Nabors Industries (NYSE: NBR) is a land-focused contract driller. Nabors specializes in advanced high-power rigs that are needed to drill the long lateral segments in America’s unconventional oil and gas fields. The company is the leading drilling contractor in several key shale fields, including the Bakken, and is an outstanding play on the oil plays outlined earlier in this report.
Weatherford International (NYSE: WFT) reported earnings earlier this week, generally beating earnings forecasts. The company enjoyed another strong performance in North America, but some analysts felt that the pick-up in the company’s international business has been slower than expected. Weatherford International also issued better-than-expected guidance for 2011.

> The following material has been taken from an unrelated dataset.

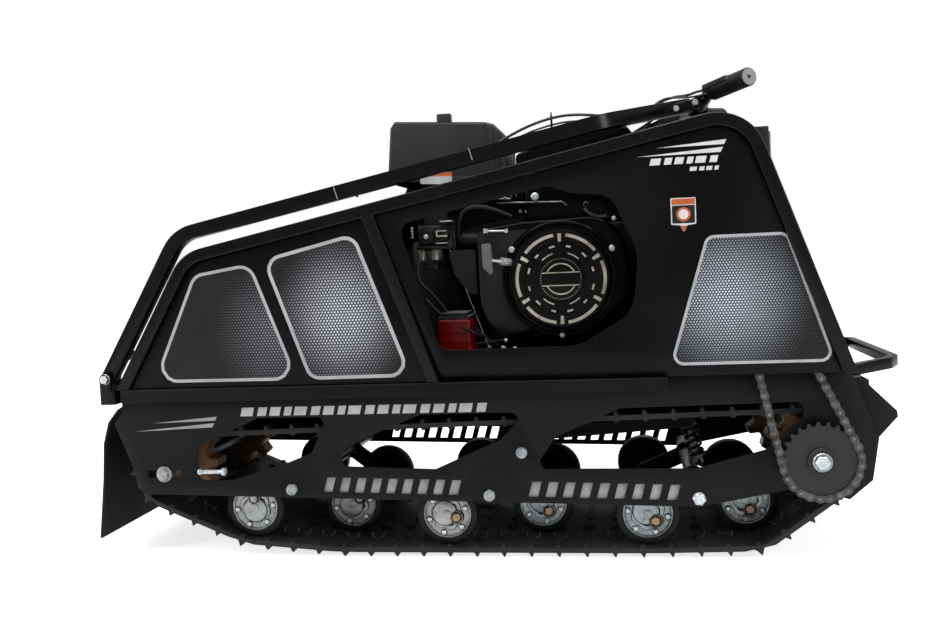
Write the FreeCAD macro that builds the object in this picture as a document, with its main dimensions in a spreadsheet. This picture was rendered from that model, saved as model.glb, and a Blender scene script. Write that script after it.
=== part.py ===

The stock pulled back in response to this release, and financial journalists have come up with all sorts of fundamental reasons to explain the drop. The reality: Weatherford International’s stock surged from about $12.50 at the beginning of July to around $19 before this release. After such an impressive run, investors were looking for any excuse to book profits.
The post-earnings drop only erased about five trading days’ worth of gains, and I saw nothing in the report to suggest that the company’s growth prospects have changed. Use this temporary dip to buy shares of Weatherford International up to 26.